Brief:
Exactly repeat the lines starting at the one that holds "rear_cover();" and ending at the one that holds "for node in". Both end lines count; leave out everything else.

Dataset excerpt:
· · · · ·

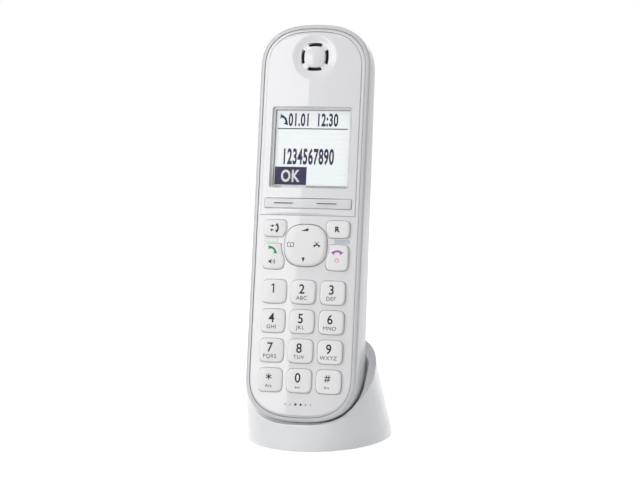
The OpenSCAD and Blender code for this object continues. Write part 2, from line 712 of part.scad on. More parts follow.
// A function key, hollowed on the side of the navigation key
module func_key(w, h, y) {
    top = key_top(func_edge - w / 2);
    loft([
        level(func_outline(1, w, h, y, -key_side - 0.25), top),
        level(func_outline(1, w, h, y, -key_side), top - 0.15),
        level(func_outline(1, w, h, y), top - key_rise),
        level(func_outline(1, w, h, y), lip_top - key_lip_t)]);
    plate(func_outline(1, w, h, y, key_gap + key_lip * 0.5, key_gap + key_lip * 0.5),
        lip_top - key_lip_t, lip_top);
}

module top_func_key() func_key(func_top_w, func_top_h, func_top_y);
module low_func_key() func_key(func_low_w, func_low_h, func_low_y);
module key_redial() color("white") in_hand() mirror([1, 0, 0]) top_func_key();
module key_flash() color("white") in_hand() top_func_key();
module key_talk() color("white") in_hand() mirror([1, 0, 0]) low_func_key();
module key_off() color("white") in_hand() low_func_key();

// The navigation key rocks on a small pivot
module nav_key() color("white") in_hand() translate([0, nav_y, 0]) difference() {
    union() {
        loft([
            level(key_outline(nav_w, nav_h, nav_power, -1.6), crown + key_rise + 0.35),
            level(key_outline(nav_w, nav_h, nav_power, -0.9), crown + key_rise + 0.2),
            level(key_outline(nav_w, nav_h, nav_power, -0.4), crown + key_rise - 0.15),
            level(key_outline(nav_w, nav_h, nav_power), crown - 0.1),
            level(key_outline(nav_w, nav_h, nav_power), lip_top - key_lip_t)]);
        plate(key_outline(nav_w, nav_h, 2, key_gap + 0.35), lip_top - key_lip_t - 0.35, lip_top - 0.4);
    }
    translate([0, 0, -5]) cylinder(r = 3, h = 5 - face_inside + 0.6);
}

module nav_pivot() color("gainsboro") in_hand() translate([0, nav_y, 0]) {
    translate([0, 0, pivot_z]) sphere(r = pivot_r);
    translate([0, 0, mat_z + 0.3]) cylinder(r = pivot_r - 0.3, h = pivot_z - mat_z - 0.3);
}

module soft_key_bar() color("white") in_hand() translate([0, soft_y, 0]) {
    z1 = crown + panel_rise + 0.7;
    intersection() {
        union() {
            rounded_block(soft_w, -soft_h / 2, soft_h / 2, 0.6, -face_inside - 1, z1 - 0.4);
            rounded_block(soft_w - 0.5, -soft_h / 2 + 0.25, soft_h / 2 - 0.25, 0.4, -1, z1 + 1);
        }
        translate([0, -soft_y, 0]) under_crown(panel_rise + 0.7);
    }
    rounded_block(soft_w + 1.2, -soft_h / 2 - 0.4, soft_h / 2 + 0.4, 0.6, -face_inside - 1.5,
        -face_inside - 0.9);
    translate([0, soft_h / 2, pivot_z]) rotate([90, 0, 0]) cylinder(r = pivot_r, h = soft_h);
}

// ---------- cradle ----------

module below_rim(drop) translate([0, rim_y0, rim_front_z - drop]) rotate([rim_angle, 0, 0])
    translate([-50, -50, -120]) cube([100, 220, 120]);

// The handset's outline, grown by side at the sides and by low at the bottom end
function well_outline(e, side, low) = [
    for (p = hand_outline(e)) [p.x * (1 + 2 * side / hand_w), p.y < hand_len / 2 ? p.y - low : p.y]];

// The front of that space, wider where the rim shows around the handset's lower edge
module well_front() in_hand() loft([
    level(well_outline(0, dock_gap, lip_gap), 12), level(well_outline(0, dock_gap, lip_gap), -5)]);

// The space that the handset's lower end stands in, open to the front and drawn up along the handset
module well(side, low, deep) in_hand() loft(concat(
    [level(well_outline(0, side, low), 12), level(well_outline(0, side, low), -rim_edge)],
    [for (a = [0:22.5:90]) level(well_outline(side_draft + back_edge_in * (1 - cos(a)), side, low),
        -(hand_depth(0) + deep - back_edge_deep * (1 - sin(a))))]));

// The walls of the cradle between two heights, moved in by e, in four stages
module cradle_walls(e, z0, z1) loft([
    for (k = [1:-0.25:0]) level(cradle_outline(mix(z0, z1, k), e), mix(z0, z1, k))]);

module cradle_outside() intersection() {
    loft(concat(
        [for (k = [1:-0.25:0]) let (z = mix(skirt_z + foot_edge, top_z, k)) level(cradle_outline(z, 0), z)],
        [level(cradle_outline(skirt_z, foot_edge * 0.6), skirt_z)]));
    below_rim(0);
}

// The open space behind the handset, between it and the cradle's wall
module cup() intersection() {
    cradle_walls(cradle_wall, 2, top_z);
    difference() {
        block(-40, 40, cup_y, 50, 5, 60);
        below_rim(cup_deep);
    }
}

// The hollow under the cradle's skin, around the tub that holds the handset
module under_tub() difference() {
    intersection() {
        cradle_walls(cradle_wall, -1, top_z);
        below_rim(3);
    }
    well(dock_gap + 1.6, stand_gap + tub_t, dock_gap + 1.6);
    below_cup();
    niche_block();
    for (p = base_screws) translate([p.x, p.y, base_z + base_t]) cylinder(r = 3, h = 30);
}

// The floor of the open space behind the handset, with all that is above it
module below_cup() difference() {
    block(-40, 40, cup_y - 0.5, 50, 5, 60);
    below_rim(cup_deep + 1.6);
}

module cradle_cover() color("white") difference() {
    cradle_outside();
    under_tub();
    well(dock_gap, stand_gap, dock_gap);
    well_front();
    cup();
    block(-6, 6, jack_wall_y, 50, base_z + base_t + 0.6, jack_z + 5);
    translate([0, jack_wall_y - 5, jack_z]) rotate([-90, 0, 0]) cylinder(r = 4.2, h = 8);
    for (s = [-1, 1]) in_hand() translate([s * contact_x, -10, contact_z]) rotate([-90, 0, 0])
        cylinder(r = spring_r + 0.3, h = 12);
    for (p = base_screws) translate([p.x, p.y, 0]) cylinder(r = 1, h = 8.6);
}

base_screws = [[-pad_x - 1, cradle_d / 2 - pad_back - 8], [pad_x + 1, cradle_d / 2 - pad_back - 8],
    [0, pad_front + 5 - cradle_d / 2]];

module niche_block() block(-8, 8, jack_wall_y - 2, 50, base_z + base_t, jack_z + 7);

// The cover's wall leans, so level with the base plate it is thicker across than it is square to itself
base_in = cradle_wall + base_gap + 0.3;

module cradle_base() color("whitesmoke") difference() {
    loft([for (z = [base_z + base_t, base_z]) level(cradle_outline(z, base_in), z)]);
    for (p = pads) translate([p.x, p.y, 0]) cylinder(r = pad_r + 0.05, h = pad_h);
    for (p = base_screws) translate([p.x, p.y, 0]) {
        cylinder(r = 1.4, h = 6);
        cylinder(r = 2.6, h = base_z + 1);
    }
}

pads = [for (x = [-pad_x, pad_x], y = [pad_front - cradle_d / 2, cradle_d / 2 - pad_back]) [x, y]];

module cradle_feet() color("dimgray") for (p = pads) translate([p.x, p.y, 0]) rotate_extrude()
    polygon([[0, 0], [pad_r - 0.4, 0], [pad_r, 0.4], [pad_r, pad_h], [0, pad_h]]);

module cradle_screws() color("silver") for (p = base_screws) translate([p.x, p.y, base_z + 1]) {
    translate([0, 0, -0.9]) cylinder(r = 2.3, h = 0.9);
    cylinder(r = 0.95, h = 6.5);
}

module spring_contact(s) color("silver") in_hand()
    translate([s * contact_x, plate_y - 0.3 - spring_r, contact_z]) rotate([90, 0, 0]) {
        cylinder(r = spring_r, h = 4.3);
        sphere(r = spring_r);
    }

module spring_contact_left() spring_contact(-1);
module spring_contact_right() spring_contact(1);

module contact_block() color("dimgray") in_hand() {
    difference() {
        block(-contact_x - 4, contact_x + 4, block_top - 2.8, block_top, contact_z - spring_r - 2,
            contact_z + spring_r + 2);
        for (s = [-1, 1]) translate([s * contact_x, block_top - 5, contact_z]) rotate([-90, 0, 0])
            cylinder(r = spring_r + 0.3, h = 12);
    }
}

module charge_board() color("seagreen")
    block(-contact_x - 5, contact_x + 5, jack_wall_y - 2 * jack_deep - 10, jack_wall_y - 5, base_z + base_t,
        base_z + base_t + board_t + 0.2);

// The power socket: a moulded body with an open bore, and its contact pin
module dc_jack() color("black") difference() {
    block(-jack_r - 1.6, jack_r + 1.6, jack_wall_y - jack_deep - 4, jack_wall_y - 2,
        base_z + base_t + board_t + 0.2, jack_z + jack_r + 1.6);
    translate([0, jack_wall_y - 2 - jack_deep, jack_z]) rotate([-90, 0, 0])
        cylinder(r = jack_r, h = jack_deep + 1);
}

module dc_jack_pin() color("silver") translate([0, jack_wall_y - 2 - jack_deep, jack_z]) rotate([-90, 0, 0])
    cylinder(r = jack_pin_r, h = jack_deep - 1);

rear_cover();
front_cover();
display_panel();
display_lens();
lcd_gasket();
lcd_module();
main_board();
key_mat();
receiver();
receiver_gasket();
microphone();
ringer();
antenna();
battery_cells();
battery_contacts();
hand_contacts();
hand_screws();
battery_cover();
key_1();
key_2();
key_3();
key_4();
key_5();
key_6();
key_7();
key_8();
key_9();
key_star();
key_0();
key_hash();
key_redial();
key_talk();
key_flash();
key_off();
nav_key();
nav_pivot();
soft_key_bar();
key_webs();
cradle_cover();
cradle_base();
cradle_feet();
cradle_screws();
spring_contact_left();
spring_contact_right();
contact_block();
charge_board();
dc_jack();
dc_jack_pin();
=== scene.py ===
import math
from dataclasses import dataclass

import bmesh
import bpy
import numpy as np
from mathutils import Matrix, Vector


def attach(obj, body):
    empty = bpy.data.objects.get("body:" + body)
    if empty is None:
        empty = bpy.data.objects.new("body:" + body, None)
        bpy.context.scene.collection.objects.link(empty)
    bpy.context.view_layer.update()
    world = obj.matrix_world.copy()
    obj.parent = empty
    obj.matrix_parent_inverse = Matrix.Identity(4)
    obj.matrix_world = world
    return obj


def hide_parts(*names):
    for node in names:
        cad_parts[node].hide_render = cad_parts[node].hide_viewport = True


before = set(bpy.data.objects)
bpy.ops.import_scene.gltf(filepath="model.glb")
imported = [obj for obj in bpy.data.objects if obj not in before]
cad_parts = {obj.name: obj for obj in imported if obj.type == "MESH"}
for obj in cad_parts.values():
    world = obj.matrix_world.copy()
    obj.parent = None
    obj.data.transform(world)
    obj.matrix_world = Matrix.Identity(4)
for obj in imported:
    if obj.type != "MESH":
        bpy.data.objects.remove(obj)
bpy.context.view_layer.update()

# A cordless handset in its charging cradle, in millimetres. The handset's own frame has its lower end
# at y 0, the crest of its rim at z 0 and its back at negative z, and IN_HAND stands it up. The outer
# sizes are the part's own; SEAM, EAR_SLOT and CUP_WALL are as wide as they look. Where a line holds
# several sizes, the comment over it names them in turn.

# Handset: length, width, thickness at the lower end and at the top end
HAND_LEN, HAND_W, DEPTH_LOW, DEPTH_TOP = 160, 45.3, 23.4, 15.2
BACK_SLOPE = (DEPTH_LOW - DEPTH_TOP) / HAND_LEN
# Its rounded ends: length, and fullness, where 2 is an ellipse
END_LEN, END_POWER = 19, 2.6
# Its rim around the face: width, depth of the soft edge; the draft of the sides
RIM_W, RIM_EDGE, SIDE_DRAFT = 1.7, 1.5, 0.3
# Its soft back edges: how far they reach in, how deep they are; the walls
BACK_EDGE_IN, BACK_EDGE_DEEP = 9, 5.5
WALL, BACK_WALL = 2.6, 2.2
# How far it leans back in the cradle
LEAN = math.radians(11.3)

# The seams between the face, the keys and the rim
SEAM = 0.15
# Face: inset, wall, depth of its seat, depth of its inner side
FACE_IN, FACE_WALL, FACE_SEAT, FACE_INSIDE = RIM_W + 0.3, 1.4, 3, 1.2
FACE_EDGE = RIM_W + SEAM
# Its crown: height over the rim, and radius
CROWN, CROWN_R = 1.1, 200
# Display panel: inset, height over the face, depth of its seat
PANEL_IN, PANEL_RISE, PANEL_SEAT = FACE_IN + 1.2, 0.5, 0.6

# Digit keys: height, distance between rows, place of the bottom row, squareness
KEY_H, PITCH_Y, ROW_Y, KEY_POWER = 9.6, 11.75, 16.4, 5
# The land beside them and between their columns
KEYS_IN, KEY_LAND = 5.55, 1.8
KEY_W = (HAND_W - 2 * KEYS_IN - 2 * KEY_LAND) / 3
PITCH_X = KEY_W + KEY_LAND
# Every key: how far it stands out, how far its shoulder goes in and down, height of its dome
KEY_RISE, KEY_SIDE, SHOULDER, DOME = 1.1, 0.55, 0.8, 0.16
# Inside the face: the gap around it, and the width, thickness and top of its lip
KEY_GAP, LIP, LIP_T, LIP_TOP = 0.3, 0.21, 0.6, -FACE_INSIDE - 0.3

# Navigation key: width, height, squareness, how far it stands out; place, radius kept clear round it
NAV_W, NAV_H, NAV_POWER, NAV_RISE = 17.4, 16.8, 2.7, KEY_RISE + 0.35
NAV_Y = ROW_Y + 3 * PITCH_Y + 18.65
NAV_CLEAR = NAV_W / 2 + 1.3
# Keys around it: their outer edge; width, height and place of the upper two and of the lower two
FUNC_EDGE = HAND_W / 2 - 4.95
FUNC_TOP_W, FUNC_TOP_H, FUNC_TOP_Y = 9.6, 7, NAV_Y + 6.7
FUNC_LOW_W, FUNC_LOW_H, FUNC_LOW_Y = 9.2, 10.4, NAV_Y - 4.6
# The small bars between them: width, height and place
WEB_W, WEB_H, WEB_Y = 6, 1.5, (FUNC_TOP_Y - FUNC_TOP_H / 2 + FUNC_LOW_Y + FUNC_LOW_H / 2) / 2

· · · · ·

Result of the exercise:
rear_cover();
front_cover();
display_panel();
display_lens();
lcd_gasket();
lcd_module();
main_board();
key_mat();
receiver();
receiver_gasket();
microphone();
ringer();
antenna();
battery_cells();
battery_contacts();
hand_contacts();
hand_screws();
battery_cover();
key_1();
key_2();
key_3();
key_4();
key_5();
key_6();
key_7();
key_8();
key_9();
key_star();
key_0();
key_hash();
key_redial();
key_talk();
key_flash();
key_off();
nav_key();
nav_pivot();
soft_key_bar();
key_webs();
cradle_cover();
cradle_base();
cradle_feet();
cradle_screws();
spring_contact_left();
spring_contact_right();
contact_block();
charge_board();
dc_jack();
dc_jack_pin();
=== scene.py ===
import math
from dataclasses import dataclass

import bmesh
import bpy
import numpy as np
from mathutils import Matrix, Vector


def attach(obj, body):
    empty = bpy.data.objects.get("body:" + body)
    if empty is None:
        empty = bpy.data.objects.new("body:" + body, None)
        bpy.context.scene.collection.objects.link(empty)
    bpy.context.view_layer.update()
    world = obj.matrix_world.copy()
    obj.parent = empty
    obj.matrix_parent_inverse = Matrix.Identity(4)
    obj.matrix_world = world
    return obj


def hide_parts(*names):
    for node in names:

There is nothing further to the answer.